About fifty pages in, it becomes obvious why Laura Hillenbrand’s “Unbroken” has topped bestseller lists for three years and is again at number one in this week’s New York Times. It’s a riveting account of what American POWs endured in Japanese captivity during World War II. The book focuses on Louie Zamperini, a colorful character and former Olympian whose B-24 was shot down over the Pacific. Louie and his raft mate drifted at sea for 47 days before capture. They then spent three years being starved, brutalized, humiliated and dehumanized.

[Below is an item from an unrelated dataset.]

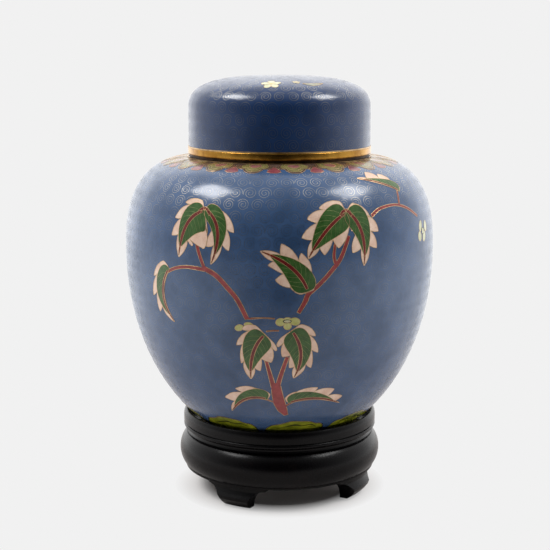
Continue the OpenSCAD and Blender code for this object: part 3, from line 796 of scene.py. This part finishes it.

“Unbroken” graphically depicts the horrors of a place like Omori Prisoner camp, and its sadistic enforcer, Mutsuhiro Watanabe, who later becomes one of history’s most wanted war criminals. Readers also get a glimpse into the Japanese psyche leading up to WWII, and how the country’s militarism, its nationalism and sense of superiority becomes carte blanche for their military to routinely use torture and cruelty as a weapon of war.
There isn’t much I can add to the large body of commentary already written about this powerful book, but one takeaway is that man’s capacity for inhumanity is only superseded by his ability to forgive. A powerful component to “Unbroken” comes from poignant stories of how Louie and some of the other, but not all, freed POWs eventually used the power of forgiveness to heal their physical and emotional wounds.
Forgiveness, as much as freedom and access to medical care is what really saved many POW lives. Now, 71 years later, if we consider the lasting peace that exists between these two countries, we see that American POWs are not the only participants in that conflict who were able to let go of hatred, bitterness and a desire for revenge.